The US has reduced the percentage of its oil consumption met by imports, which has fallen from over 60% in 2005 to 47% in 2011. The centre of gravity in the world oil market is shifting rapidly. New offshore discoveries in Brazil, the growing importance of Canada’s oil tar sands and, more significantly, the presence of massive quantities of shale gas and oil in the US (North Dakota, Pennsylvania) finally allow Washington to worry less about the Arab energy tutelage. Recent technological advances enable to unlock vast sources of oil trapped in shale sedimentary formations. For instance, Persian Gulf suppliers now play only a very minor role in supplying the Texas and Louisiana refineries. The US now buys most of its 'foreign' oil from its close neighbours, Canada and Mexico.

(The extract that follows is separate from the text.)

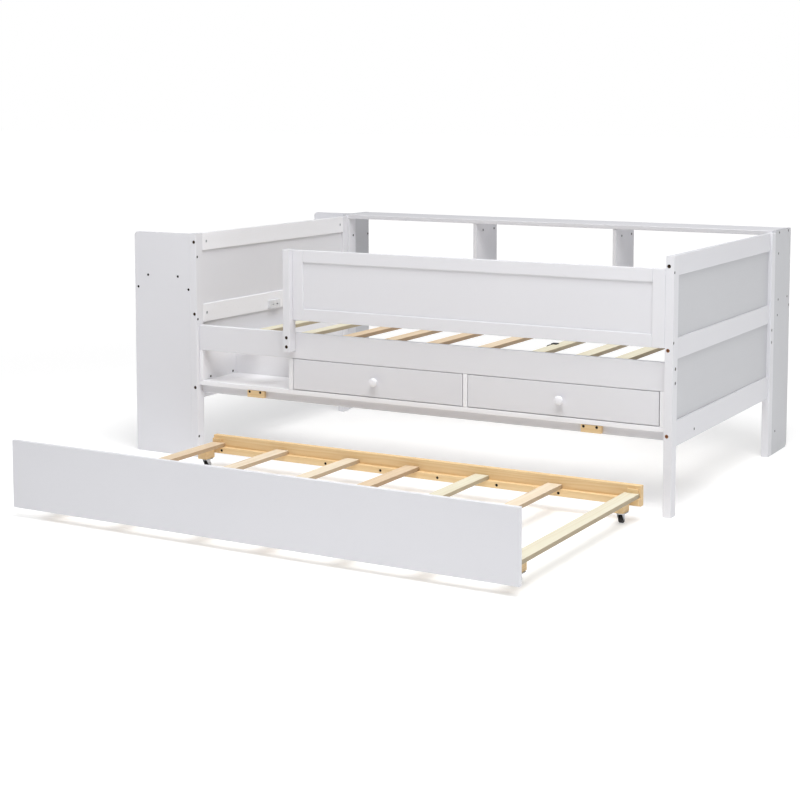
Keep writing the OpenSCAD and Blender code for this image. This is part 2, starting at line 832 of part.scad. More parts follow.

What consequences would an armed conflict have on the Gulf monarchies? The United Arab Emirates (U.A.E.), Qatar and Kuwait, the three other major oil producers in the Persian Gulf after Saudi Arabia, would be greatly affected by a crisis in the Strait of Hormuz. All of their oil exports pass through the Strait, and they have no alternative route. Their oil tankers, which transport several million barrels, would be marooned in their harbours. For its part, Iraq could redirect its oil exports to the north, through pipelines. The Gulf’s emirs have therefore no other choice but to accept the position of Washington, as they have practically no room for manoeuvre on this issue.
China would also fall victim to an escalation in the Persian Gulf. Paradoxically, such a worst case scenario could force Beijing to ally itself with the United States in an attempt to resolve the crisis through diplomacy. It should be recalled that Beijing is the only member of the UN Security Council that still supports Tehran on the issue of the Iranian nuclear programme.
All things considered, and based on the above-mentioned considerations and supporting facts, an Iranian military action in the Strait of Hormuz is highly unlikely - albeit military strategy is not an exact science.